Task prompt: Retype word for word the lines lying between the line containing "Write the OpenSCAD" and the line containing "its axis is Z.", together with those two lines themselves, and nothing besides.
━━━
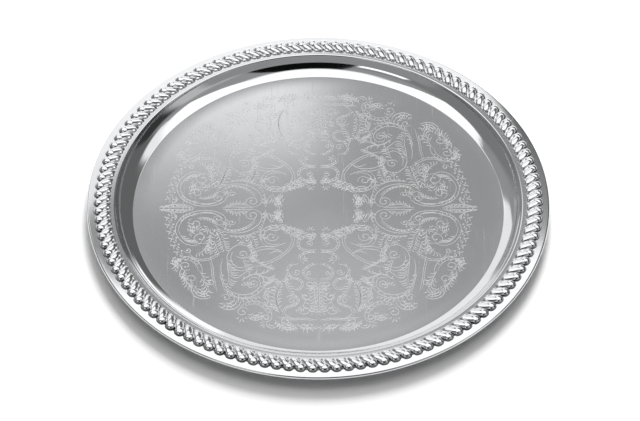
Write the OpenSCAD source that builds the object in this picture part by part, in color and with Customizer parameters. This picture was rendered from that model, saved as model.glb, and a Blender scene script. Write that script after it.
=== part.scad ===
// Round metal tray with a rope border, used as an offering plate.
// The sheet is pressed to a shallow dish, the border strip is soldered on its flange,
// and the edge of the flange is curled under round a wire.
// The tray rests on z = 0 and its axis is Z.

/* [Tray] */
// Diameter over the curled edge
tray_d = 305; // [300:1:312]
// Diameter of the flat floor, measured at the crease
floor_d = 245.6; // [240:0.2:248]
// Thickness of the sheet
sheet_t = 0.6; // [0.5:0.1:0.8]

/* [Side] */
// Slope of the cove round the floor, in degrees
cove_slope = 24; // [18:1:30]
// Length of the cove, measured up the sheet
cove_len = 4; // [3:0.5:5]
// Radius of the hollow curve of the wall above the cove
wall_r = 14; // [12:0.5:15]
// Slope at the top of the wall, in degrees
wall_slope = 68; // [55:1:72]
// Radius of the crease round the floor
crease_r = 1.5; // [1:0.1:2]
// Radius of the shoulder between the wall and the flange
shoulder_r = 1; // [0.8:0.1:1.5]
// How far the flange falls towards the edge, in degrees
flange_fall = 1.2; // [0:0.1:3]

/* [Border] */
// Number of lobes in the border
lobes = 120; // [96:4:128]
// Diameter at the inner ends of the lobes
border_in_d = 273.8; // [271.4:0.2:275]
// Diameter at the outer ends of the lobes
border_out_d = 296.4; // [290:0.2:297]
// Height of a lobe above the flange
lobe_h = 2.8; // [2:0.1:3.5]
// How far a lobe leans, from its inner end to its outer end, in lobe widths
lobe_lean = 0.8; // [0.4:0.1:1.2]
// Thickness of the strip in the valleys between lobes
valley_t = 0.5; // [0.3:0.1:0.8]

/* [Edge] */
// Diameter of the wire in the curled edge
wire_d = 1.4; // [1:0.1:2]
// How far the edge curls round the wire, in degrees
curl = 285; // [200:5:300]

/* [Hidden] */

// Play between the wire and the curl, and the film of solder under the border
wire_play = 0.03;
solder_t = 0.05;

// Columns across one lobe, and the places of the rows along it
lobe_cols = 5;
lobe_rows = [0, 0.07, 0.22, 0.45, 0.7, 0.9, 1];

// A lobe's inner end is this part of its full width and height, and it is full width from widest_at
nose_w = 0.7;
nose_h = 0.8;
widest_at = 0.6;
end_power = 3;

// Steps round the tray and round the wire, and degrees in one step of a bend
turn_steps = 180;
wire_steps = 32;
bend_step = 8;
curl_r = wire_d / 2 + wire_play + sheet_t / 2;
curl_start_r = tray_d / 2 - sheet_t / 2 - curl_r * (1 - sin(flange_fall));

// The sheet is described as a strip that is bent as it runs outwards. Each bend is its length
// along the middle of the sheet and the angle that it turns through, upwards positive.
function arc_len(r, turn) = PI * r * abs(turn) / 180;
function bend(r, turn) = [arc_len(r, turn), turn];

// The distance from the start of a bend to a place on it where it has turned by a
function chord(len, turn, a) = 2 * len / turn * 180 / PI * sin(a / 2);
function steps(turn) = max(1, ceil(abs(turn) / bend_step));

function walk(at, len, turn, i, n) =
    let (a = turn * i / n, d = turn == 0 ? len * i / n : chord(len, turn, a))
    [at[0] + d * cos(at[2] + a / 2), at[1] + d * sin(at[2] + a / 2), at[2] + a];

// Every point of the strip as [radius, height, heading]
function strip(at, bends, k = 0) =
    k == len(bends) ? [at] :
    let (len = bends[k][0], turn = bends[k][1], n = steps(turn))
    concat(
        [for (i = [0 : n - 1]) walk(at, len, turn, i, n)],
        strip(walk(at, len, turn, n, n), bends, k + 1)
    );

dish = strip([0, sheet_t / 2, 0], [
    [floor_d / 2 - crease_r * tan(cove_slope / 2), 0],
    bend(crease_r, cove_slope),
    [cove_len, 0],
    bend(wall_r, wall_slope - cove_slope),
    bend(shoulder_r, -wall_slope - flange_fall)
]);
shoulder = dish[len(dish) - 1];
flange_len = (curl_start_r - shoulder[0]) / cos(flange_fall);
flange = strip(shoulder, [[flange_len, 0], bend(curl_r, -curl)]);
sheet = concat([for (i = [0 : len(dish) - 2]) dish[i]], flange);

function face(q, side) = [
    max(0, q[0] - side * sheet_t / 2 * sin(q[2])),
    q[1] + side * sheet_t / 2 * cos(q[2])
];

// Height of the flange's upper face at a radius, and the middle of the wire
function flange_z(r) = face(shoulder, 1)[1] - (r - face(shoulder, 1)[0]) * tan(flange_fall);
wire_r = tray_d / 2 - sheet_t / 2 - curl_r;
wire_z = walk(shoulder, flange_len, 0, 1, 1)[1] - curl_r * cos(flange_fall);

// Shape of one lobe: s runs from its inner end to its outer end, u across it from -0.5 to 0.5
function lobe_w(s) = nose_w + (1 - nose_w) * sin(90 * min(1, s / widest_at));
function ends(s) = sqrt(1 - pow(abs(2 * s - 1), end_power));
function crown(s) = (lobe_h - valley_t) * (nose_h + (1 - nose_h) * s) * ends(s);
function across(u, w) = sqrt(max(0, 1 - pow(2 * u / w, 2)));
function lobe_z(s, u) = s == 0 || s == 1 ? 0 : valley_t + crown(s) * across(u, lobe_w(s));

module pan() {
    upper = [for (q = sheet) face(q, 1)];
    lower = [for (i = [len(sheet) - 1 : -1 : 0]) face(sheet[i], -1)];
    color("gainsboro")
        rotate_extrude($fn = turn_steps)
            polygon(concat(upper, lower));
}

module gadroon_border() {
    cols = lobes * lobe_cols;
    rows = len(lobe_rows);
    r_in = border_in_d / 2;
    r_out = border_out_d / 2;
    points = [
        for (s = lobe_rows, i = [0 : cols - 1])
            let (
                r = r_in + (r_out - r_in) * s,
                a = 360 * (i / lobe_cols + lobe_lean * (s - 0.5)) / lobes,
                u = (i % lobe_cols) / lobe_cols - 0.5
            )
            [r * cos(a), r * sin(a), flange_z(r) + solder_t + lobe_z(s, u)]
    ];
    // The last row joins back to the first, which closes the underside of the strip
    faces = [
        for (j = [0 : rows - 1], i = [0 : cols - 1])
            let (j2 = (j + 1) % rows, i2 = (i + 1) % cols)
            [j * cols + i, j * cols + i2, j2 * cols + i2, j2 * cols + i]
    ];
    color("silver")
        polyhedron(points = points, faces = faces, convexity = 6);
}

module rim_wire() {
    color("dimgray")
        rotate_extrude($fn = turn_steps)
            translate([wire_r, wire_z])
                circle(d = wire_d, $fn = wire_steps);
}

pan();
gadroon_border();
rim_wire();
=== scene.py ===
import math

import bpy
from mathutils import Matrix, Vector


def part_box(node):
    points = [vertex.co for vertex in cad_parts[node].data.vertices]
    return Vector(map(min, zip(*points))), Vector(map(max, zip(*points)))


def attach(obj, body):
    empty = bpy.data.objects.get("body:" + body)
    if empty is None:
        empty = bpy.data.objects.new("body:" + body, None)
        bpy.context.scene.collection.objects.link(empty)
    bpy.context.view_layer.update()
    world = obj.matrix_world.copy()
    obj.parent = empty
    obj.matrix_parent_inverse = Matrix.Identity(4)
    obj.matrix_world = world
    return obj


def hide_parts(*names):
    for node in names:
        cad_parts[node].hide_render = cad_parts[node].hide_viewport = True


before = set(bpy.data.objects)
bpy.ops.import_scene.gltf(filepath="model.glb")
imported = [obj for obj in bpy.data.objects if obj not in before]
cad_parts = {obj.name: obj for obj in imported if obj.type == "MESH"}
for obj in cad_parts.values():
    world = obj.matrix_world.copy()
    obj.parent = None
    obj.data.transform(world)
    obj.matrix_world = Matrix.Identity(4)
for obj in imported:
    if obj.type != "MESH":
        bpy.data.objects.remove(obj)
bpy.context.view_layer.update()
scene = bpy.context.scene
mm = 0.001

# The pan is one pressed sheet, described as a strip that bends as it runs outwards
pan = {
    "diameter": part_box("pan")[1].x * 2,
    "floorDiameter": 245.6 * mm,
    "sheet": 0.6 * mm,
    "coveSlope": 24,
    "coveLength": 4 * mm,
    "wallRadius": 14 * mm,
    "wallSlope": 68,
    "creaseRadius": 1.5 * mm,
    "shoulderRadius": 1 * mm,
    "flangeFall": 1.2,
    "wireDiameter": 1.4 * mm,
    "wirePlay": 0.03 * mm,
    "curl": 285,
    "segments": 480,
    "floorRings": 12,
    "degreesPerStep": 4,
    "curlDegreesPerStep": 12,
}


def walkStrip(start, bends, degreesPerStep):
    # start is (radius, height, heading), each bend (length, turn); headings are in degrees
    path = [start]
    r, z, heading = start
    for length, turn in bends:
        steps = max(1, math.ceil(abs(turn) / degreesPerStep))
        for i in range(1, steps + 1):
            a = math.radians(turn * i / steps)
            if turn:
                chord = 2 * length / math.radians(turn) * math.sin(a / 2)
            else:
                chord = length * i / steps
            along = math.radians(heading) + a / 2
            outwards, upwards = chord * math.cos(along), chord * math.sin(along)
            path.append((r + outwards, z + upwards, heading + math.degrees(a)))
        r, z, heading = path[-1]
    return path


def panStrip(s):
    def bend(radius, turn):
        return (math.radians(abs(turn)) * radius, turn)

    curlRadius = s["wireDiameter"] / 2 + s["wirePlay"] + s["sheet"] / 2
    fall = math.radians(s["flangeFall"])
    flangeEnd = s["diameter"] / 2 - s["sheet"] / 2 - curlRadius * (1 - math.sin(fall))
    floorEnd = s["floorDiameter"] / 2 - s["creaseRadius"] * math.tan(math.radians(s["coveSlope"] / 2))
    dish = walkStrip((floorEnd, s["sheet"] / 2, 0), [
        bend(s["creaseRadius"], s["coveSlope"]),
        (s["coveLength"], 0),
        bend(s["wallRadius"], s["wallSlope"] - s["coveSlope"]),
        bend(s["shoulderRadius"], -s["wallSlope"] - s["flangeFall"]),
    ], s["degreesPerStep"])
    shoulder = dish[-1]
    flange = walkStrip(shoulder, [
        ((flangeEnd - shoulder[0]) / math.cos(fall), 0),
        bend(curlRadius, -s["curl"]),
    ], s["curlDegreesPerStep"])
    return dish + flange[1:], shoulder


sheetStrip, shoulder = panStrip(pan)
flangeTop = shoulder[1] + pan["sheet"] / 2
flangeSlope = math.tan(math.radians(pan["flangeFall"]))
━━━
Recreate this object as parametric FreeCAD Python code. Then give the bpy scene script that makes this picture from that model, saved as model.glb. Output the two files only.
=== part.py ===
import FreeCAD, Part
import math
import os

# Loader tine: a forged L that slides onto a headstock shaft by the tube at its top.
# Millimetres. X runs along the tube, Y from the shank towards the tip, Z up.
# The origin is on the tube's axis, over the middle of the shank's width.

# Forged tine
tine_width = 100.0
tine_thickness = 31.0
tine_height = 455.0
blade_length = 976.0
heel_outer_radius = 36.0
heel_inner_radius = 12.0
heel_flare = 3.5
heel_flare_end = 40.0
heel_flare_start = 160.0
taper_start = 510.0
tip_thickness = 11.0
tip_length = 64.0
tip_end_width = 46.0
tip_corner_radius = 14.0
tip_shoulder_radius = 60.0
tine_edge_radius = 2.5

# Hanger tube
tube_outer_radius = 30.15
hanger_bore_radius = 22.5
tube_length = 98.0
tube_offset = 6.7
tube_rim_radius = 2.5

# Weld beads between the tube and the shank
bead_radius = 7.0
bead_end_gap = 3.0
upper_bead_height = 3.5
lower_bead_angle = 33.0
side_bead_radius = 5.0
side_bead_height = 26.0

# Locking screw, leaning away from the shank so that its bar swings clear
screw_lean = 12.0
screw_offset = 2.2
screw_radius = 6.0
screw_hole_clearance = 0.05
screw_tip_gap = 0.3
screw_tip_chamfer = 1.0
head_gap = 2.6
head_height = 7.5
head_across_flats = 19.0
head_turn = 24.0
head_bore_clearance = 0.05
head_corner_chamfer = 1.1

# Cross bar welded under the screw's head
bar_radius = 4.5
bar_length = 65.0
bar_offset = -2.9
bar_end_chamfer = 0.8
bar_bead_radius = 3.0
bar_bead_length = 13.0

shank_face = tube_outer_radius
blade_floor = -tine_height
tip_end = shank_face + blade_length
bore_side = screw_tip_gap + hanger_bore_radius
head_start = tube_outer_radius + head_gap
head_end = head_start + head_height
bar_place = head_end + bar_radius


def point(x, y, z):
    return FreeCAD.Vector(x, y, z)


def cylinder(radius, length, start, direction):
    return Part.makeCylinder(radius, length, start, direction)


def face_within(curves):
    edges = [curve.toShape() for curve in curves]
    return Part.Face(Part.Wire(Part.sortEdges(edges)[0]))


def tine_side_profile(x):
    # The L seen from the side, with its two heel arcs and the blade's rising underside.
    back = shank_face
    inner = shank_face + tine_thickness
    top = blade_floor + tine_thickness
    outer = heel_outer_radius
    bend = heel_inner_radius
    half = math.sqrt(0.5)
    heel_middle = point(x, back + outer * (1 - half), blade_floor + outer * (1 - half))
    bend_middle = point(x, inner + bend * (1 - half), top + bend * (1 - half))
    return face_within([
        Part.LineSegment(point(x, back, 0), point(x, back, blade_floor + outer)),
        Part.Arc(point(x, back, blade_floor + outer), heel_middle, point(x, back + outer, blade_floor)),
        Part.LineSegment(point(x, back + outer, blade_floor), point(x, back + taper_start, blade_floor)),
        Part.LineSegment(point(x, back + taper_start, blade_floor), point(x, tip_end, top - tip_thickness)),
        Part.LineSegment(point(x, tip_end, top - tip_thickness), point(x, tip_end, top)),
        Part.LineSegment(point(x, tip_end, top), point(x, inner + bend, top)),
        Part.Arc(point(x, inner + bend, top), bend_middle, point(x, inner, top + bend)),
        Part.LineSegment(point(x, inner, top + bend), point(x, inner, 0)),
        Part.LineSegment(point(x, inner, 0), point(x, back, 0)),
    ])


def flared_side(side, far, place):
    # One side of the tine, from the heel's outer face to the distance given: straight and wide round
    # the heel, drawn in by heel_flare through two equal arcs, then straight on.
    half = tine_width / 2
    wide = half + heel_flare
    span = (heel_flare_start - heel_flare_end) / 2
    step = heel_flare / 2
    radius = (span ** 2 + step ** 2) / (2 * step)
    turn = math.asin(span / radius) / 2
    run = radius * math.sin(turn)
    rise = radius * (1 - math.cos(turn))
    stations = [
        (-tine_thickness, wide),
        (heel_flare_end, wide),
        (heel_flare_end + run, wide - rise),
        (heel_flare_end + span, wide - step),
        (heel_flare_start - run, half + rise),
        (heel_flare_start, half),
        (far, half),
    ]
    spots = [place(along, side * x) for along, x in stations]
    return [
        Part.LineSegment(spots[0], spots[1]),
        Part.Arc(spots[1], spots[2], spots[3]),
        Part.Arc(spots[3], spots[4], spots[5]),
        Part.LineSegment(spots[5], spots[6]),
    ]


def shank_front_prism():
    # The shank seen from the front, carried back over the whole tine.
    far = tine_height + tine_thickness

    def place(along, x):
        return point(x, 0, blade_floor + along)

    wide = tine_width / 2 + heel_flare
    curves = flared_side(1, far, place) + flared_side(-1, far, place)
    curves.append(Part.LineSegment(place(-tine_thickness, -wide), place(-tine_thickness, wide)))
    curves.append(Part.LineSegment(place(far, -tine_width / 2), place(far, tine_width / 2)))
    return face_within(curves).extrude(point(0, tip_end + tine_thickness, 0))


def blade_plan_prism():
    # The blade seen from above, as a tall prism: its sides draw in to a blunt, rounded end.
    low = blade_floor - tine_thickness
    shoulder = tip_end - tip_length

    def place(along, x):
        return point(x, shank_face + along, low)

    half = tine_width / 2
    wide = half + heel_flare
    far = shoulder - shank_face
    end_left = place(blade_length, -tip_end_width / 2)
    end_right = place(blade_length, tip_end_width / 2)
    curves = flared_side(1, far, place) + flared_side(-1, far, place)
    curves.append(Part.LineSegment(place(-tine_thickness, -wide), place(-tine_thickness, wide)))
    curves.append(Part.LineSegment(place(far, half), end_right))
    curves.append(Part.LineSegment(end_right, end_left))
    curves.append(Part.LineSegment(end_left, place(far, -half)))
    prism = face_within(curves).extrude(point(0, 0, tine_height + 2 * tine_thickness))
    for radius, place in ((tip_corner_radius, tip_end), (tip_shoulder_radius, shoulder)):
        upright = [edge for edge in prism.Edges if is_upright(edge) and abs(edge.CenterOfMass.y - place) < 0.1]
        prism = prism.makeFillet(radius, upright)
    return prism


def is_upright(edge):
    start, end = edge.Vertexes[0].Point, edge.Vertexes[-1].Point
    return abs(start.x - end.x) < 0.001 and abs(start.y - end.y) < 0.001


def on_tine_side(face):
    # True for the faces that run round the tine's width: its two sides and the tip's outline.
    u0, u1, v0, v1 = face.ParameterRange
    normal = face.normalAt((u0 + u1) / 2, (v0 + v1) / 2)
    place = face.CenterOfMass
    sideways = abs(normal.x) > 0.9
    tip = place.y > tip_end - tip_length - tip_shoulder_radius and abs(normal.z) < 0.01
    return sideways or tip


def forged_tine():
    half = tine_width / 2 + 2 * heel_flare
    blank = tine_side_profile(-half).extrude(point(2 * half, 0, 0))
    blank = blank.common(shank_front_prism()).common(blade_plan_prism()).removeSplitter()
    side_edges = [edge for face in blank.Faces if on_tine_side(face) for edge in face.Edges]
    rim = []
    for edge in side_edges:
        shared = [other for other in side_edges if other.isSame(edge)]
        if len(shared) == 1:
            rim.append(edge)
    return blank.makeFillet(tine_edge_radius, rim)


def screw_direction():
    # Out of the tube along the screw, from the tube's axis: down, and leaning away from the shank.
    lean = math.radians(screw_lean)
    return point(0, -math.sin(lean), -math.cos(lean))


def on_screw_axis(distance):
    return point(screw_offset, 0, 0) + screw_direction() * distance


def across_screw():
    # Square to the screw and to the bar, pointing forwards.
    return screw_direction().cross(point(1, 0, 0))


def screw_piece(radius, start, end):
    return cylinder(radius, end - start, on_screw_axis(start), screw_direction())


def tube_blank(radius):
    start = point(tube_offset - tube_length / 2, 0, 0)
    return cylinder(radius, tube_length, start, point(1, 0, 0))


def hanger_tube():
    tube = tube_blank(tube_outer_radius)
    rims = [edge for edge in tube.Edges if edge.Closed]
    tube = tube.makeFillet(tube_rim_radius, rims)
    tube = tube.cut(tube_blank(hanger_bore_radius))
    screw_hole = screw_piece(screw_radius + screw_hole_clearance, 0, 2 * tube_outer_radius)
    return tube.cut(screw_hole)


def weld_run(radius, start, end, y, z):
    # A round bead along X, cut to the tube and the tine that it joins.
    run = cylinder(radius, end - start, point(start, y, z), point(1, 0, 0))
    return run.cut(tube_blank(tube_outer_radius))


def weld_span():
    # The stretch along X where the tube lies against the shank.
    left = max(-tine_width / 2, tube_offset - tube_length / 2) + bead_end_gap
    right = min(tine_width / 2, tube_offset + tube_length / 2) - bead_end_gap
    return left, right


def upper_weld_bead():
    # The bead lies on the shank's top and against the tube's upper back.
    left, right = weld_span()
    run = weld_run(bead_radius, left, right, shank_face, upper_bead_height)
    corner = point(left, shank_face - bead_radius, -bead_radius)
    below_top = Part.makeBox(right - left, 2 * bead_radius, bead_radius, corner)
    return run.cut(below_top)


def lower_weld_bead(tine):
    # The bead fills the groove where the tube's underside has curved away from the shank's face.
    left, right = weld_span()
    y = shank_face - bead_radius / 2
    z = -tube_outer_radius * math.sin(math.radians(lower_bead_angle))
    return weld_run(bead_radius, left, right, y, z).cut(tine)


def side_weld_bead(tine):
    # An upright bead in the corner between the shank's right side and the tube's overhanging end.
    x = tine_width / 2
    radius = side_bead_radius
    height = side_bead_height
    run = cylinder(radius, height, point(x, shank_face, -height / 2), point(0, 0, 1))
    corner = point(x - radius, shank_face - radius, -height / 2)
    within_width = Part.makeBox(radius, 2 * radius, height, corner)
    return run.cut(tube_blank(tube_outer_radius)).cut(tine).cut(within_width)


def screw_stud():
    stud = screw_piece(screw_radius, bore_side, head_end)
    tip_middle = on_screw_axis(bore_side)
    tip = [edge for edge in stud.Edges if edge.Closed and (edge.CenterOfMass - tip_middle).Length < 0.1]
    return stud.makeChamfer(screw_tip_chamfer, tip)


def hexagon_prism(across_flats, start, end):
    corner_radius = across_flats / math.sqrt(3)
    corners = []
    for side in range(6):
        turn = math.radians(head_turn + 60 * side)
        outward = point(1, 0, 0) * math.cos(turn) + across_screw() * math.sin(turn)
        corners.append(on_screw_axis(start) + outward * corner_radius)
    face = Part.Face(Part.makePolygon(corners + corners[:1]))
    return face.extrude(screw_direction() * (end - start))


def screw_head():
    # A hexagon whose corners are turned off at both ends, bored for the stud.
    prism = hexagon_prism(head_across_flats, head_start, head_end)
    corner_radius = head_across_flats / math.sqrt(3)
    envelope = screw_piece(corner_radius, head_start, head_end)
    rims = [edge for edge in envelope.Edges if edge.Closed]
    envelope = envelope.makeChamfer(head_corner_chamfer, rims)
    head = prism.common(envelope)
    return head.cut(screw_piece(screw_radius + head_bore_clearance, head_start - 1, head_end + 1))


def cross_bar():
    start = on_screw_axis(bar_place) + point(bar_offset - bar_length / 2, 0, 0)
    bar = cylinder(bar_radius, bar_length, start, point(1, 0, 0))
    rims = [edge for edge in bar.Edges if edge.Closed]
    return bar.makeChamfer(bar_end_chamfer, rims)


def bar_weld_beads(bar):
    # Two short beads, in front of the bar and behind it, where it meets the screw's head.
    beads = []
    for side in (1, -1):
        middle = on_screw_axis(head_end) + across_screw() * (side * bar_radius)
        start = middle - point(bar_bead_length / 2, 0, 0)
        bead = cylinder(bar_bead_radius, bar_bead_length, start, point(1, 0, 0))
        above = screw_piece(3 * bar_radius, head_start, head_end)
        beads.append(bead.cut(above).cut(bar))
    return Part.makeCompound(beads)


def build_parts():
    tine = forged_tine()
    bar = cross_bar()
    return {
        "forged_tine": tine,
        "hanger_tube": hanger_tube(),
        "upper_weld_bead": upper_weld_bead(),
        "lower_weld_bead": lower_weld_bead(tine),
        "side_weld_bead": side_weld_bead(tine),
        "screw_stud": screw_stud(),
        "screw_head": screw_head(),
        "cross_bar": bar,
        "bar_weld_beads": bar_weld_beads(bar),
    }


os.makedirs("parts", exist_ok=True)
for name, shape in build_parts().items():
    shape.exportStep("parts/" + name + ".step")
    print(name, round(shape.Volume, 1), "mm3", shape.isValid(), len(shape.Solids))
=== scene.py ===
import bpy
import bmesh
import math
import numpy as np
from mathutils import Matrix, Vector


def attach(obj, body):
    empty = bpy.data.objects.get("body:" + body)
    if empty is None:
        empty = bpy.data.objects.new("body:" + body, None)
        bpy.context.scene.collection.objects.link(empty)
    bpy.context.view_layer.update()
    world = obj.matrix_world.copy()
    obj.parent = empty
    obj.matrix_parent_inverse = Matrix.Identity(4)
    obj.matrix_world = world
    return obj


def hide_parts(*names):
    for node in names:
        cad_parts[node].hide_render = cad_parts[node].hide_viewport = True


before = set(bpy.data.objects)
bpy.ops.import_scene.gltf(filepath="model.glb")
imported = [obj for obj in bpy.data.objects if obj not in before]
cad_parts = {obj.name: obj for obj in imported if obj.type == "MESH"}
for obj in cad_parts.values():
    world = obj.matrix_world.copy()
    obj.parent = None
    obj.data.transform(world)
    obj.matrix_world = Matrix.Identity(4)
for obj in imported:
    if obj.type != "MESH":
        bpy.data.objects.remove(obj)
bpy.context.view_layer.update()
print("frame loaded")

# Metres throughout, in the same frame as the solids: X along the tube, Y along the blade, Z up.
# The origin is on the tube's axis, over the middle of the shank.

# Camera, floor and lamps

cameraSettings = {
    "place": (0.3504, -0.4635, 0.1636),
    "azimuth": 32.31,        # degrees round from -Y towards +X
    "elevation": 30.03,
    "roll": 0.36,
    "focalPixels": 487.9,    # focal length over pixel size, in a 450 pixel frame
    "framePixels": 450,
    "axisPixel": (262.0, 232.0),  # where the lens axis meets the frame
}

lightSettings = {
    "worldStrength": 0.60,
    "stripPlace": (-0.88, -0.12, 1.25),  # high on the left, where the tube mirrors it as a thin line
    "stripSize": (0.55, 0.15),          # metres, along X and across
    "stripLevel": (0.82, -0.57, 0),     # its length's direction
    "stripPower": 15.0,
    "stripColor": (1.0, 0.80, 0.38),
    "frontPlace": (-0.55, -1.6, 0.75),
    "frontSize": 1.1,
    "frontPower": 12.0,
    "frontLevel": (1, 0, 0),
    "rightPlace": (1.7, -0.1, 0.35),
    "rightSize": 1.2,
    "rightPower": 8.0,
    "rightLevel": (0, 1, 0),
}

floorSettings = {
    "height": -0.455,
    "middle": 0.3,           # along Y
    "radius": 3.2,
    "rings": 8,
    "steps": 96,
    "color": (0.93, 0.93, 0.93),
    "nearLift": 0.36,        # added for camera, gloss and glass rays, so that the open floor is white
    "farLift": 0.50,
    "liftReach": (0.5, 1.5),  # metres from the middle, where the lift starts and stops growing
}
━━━
Exercise answer:
Write the OpenSCAD source that builds the object in this picture part by part, in color and with Customizer parameters. This picture was rendered from that model, saved as model.glb, and a Blender scene script. Write that script after it.
=== part.scad ===
// Round metal tray with a rope border, used as an offering plate.
// The sheet is pressed to a shallow dish, the border strip is soldered on its flange,
// and the edge of the flange is curled under round a wire.
// The tray rests on z = 0 and its axis is Z.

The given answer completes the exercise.